** Start of Dataset excerpt **

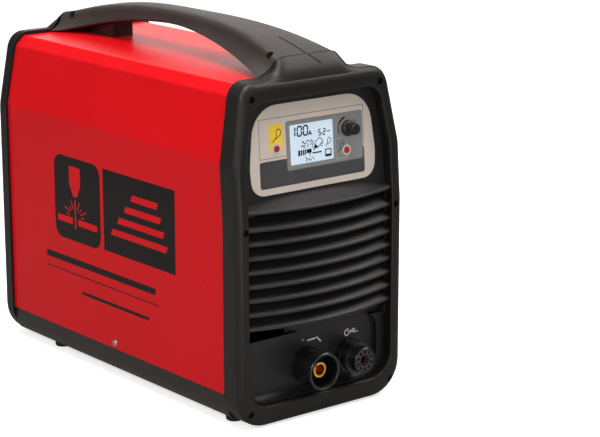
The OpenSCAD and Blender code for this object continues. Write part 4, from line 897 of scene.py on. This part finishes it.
on_dial, on_switch = on_back(DIAL), on_back(SWITCH)
make_piece("gauge_dial", *plate(arc(0, 0, DIAL_R, 0, 355, 71), on_dial, MARK_LOW, MARK_HIGH),
           white_paint, "panel_foil")
ticks = []
for k in range(MARKS + 1):
    start, width = (SHORT_FROM, 0.3) if k % LONG_EVERY else (LONG_FROM, 0.55)
    ends = np.array([on_circle(k, start), on_circle(k, MARK_END)])
    ticks.append(line(ends, width, on_dial, SCALE_LOW, SCALE_HIGH))
for figure in range(0, 10, 2):
    x, z = on_circle(LONG_EVERY * figure, FIGURES_R)
    ticks += digit(str(figure), x - 0.9, z - 1.5, 1.8, 3.0, 0.5, on_dial, SCALE_LOW, SCALE_HIGH)
make_piece("gauge_scale", *together(ticks), segment_black, "panel_foil")
zero = digit("0", -1.1, 20.2, 2.0, 3.0, 0.6, on_switch, MARK_LOW, MARK_HIGH)
one = line(np.array([(21.9, -1.6), (21.9, 1.6)]), 0.6, on_switch, MARK_LOW, MARK_HIGH)
make_piece("switch_marks", *together(zero + [one]), film_white, "panel_foil")
print("marks and bars on the dial:", len(ticks))

# %% [markdown]
# ## Graphics on the cover
# The side of the cover carries large black fields in screen ink. Their places and sizes are kept,
# and what stands in them is plain: a drawing of a cutting arc made for this lesson, and stripes.

# %% Fields of ink on the left side
INK_LOW, INK_HIGH, INK_TOP = -0.03, 0.06, 0.1


def side(points):
    """Points of (depth behind the lip, height), turned anticlockwise as seen on the left."""
    return np.asarray(points, float)[::-1] * (-1, 1)


def bar(y0, y1, z0, z1, slant=0.0):
    """A leaning bar of ink: its upper edge is moved to the front by slant."""
    return plate(side([(y0, z0), (y1, z0), (y1 - slant, z1), (y0 - slant, z1)]), on_cover_left,
                 INK_HIGH, INK_TOP)


def stroke(path, width):
    """A line of ink that stands out of the black fields."""
    return line(side(path), width, on_cover_left, INK_LOW, INK_TOP)


def field(outline):
    """A black field of ink."""
    return plate(side(outline), on_cover_left, INK_LOW, INK_HIGH)


black = [field(rounded(273.5, 151.5, 373, 255, 15)), field(rounded(121.5, 154, 267, 253.5, 0.4, 1)),
         line(side([(157, 109.5), (396, 109.5)]), 1.4, on_cover_left, INK_LOW, INK_HIGH),
         field([(162, 121), (395, 121), (395, 129), (162, 129)]),
         field([(176, 87), (318, 87), (318, 91), (176, 91)])]
make_piece("ink_fields", *together(black), ink_black, "red_paint")

# %% A nozzle, an arc and stripes in the fields
SPARK_Y, SPARK_Z, SPARK_FROM, SPARK_W = 328, 181, 13, 1.6
FLAT = 0.8                  # the ring of sparks is this much lower than it is wide
nozzle = side([(316, 222), (324, 207), (332, 207), (340, 222), (340, 244), (316, 244)])
red = [plate(nozzle, on_cover_left, INK_HIGH, INK_TOP),
       bar(281, 322, 172, 180), bar(334, 367, 172, 180), stroke([(328, 203), (328, 167)], 2.6)]
for k in range(9):          # sparks fly up on both sides, but none along the nozzle
    a = math.radians(10 + 20 * k)
    if k != 4:
        red.append(stroke([(SPARK_Y + r * math.cos(a), SPARK_Z + r * math.sin(a) * FLAT)
                           for r in (SPARK_FROM, 27 if k % 2 else 20)], SPARK_W))
for k in range(4):          # each stripe starts further back and reaches less far than the last
    red.append(bar(140 + 6 * k, 252 - 14 * k, 176 + 16 * k, 184 + 16 * k, 4))
make_piece("ink_drawing", *together(red), ink_red, "red_paint")

# %% [markdown]
# ## Stage and light
# The floor is pale. A camera ray adds a plain glow to it, so it reads as a white studio floor
# while it still takes the object's shadow. The lamps are large, so their edges are soft, and no
# stronger than what shows each colour about as it is written.

# %% Floor and world
FLOOR_HALF = 14.0               # metres
MIRRORED = 0.12                 # how much of the pale background a mirrored ray sees
# Levels where 1 is white: the floor's glow, the floor in the light's rays and in the camera's,
# and the world's light on the object
GLOW, PAPER, PAPER_SEEN, WORLD_LIGHT = 0.62, 0.25, 0.8, 0.07


def background_seen(tree):
    """1 for rays from the camera and through glass, MIRRORED for mirrored rays, 0 for the light.

    So metal and glass show the pale surroundings, and the lacquer isn't veiled by them.
    """
    rays = add(tree, "ShaderNodeLightPath")
    mirrored = add(tree, "ShaderNodeMath", {"operation": "MULTIPLY"},
                   _0=rays.outputs["Is Glossy Ray"], _1=MIRRORED)
    direct = add(tree, "ShaderNodeMath", {"operation": "MAXIMUM"},
                 _0=rays.outputs["Is Camera Ray"], _1=rays.outputs["Is Transmission Ray"])
    return add(tree, "ShaderNodeMath", {"operation": "MAXIMUM"}, _0=direct.outputs[0],
               _1=mirrored.outputs[0]).outputs[0]


floor_mesh = bpy.data.meshes.new("floor")
floor_mesh.from_pydata([(x * FLOOR_HALF, y * FLOOR_HALF, 0) for x, y in (
    (-1, -1), (1, -1), (1, 1), (-1, 1))], [], [(0, 1, 2, 3)])
floor = bpy.data.objects.new("floor", floor_mesh)
bpy.context.scene.collection.objects.link(floor)
pale = bpy.data.materials.new("studio floor")
pale.use_nodes = True
tree = pale.node_tree
tree.nodes.clear()
seen = background_seen(tree)
glow_level = add(tree, "ShaderNodeMath", {"operation": "MULTIPLY"}, _0=seen, _1=GLOW)
glow = add(tree, "ShaderNodeEmission", Color=(1, 1, 1, 1), Strength=glow_level.outputs[0])
white = add(tree, "ShaderNodeMapRange", Value=seen, To_Min=PAPER, To_Max=PAPER_SEEN)
paper = add(tree, "ShaderNodeBsdfDiffuse", Color=white.outputs["Result"])
mixed = add(tree, "ShaderNodeAddShader", _0=paper.outputs[0], _1=glow.outputs[0])
add(tree, "ShaderNodeOutputMaterial", Surface=mixed.outputs[0])
floor_mesh.materials.append(pale)

world = bpy.data.worlds.new("studio")
bpy.context.scene.world = world
world.use_nodes = True
tree = world.node_tree
tree.nodes.clear()
level = add(tree, "ShaderNodeMapRange", Value=background_seen(tree), To_Min=WORLD_LIGHT, To_Max=1.0)
back = add(tree, "ShaderNodeBackground", Color=(1, 1, 1, 1), Strength=level.outputs["Result"])
add(tree, "ShaderNodeOutputWorld", Surface=back.outputs[0])
print("floor:", 2 * FLOOR_HALF, "metres square")

# %% Lamps
LAMP_COLOUR = "#fffaf6"


def lamp(name, where, target, size, watts):
    """A square area lamp at a point that faces a target, both in metres."""
    light = bpy.data.lights.new(name, "AREA")
    light.shape, light.size, light.energy = "SQUARE", size, watts
    light.color = linear(LAMP_COLOUR)[:3]
    holder = bpy.data.objects.new(name, light)
    bpy.context.scene.collection.objects.link(holder)
    holder.location = where
    holder.rotation_euler = (Vector(target) - holder.location).to_track_quat("-Z", "Y").to_euler()


lamp("top", (-0.3, -0.2, 2.7), (0, 0, 0.2), 1.8, 78)
lamp("right top", (1.6, -0.8, 2.0), (0, 0, 0.3), 1.3, 32)
lamp("back", (1.9, 2.3, 1.6), (0, 0, 0.3), 1.8, 14)
lamp("left", (-2.7, -0.3, 1.9), (0, 0, 0.3), 1.2, 42)
lamp("front fill", (-2.2, -2.3, 1.3), (0, -0.1, 0.2), 0.9, 20)
lamp("low front", (-0.3, -1.4, 0.14), (0.02, 0, 0.05), 0.4, 3)
print("lamps:", len(bpy.data.lights))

** End of Dataset excerpt **

* _The task_:
Count every line above that holds the word "scene", and state the number and nothing more.

* _Worked solution_:
4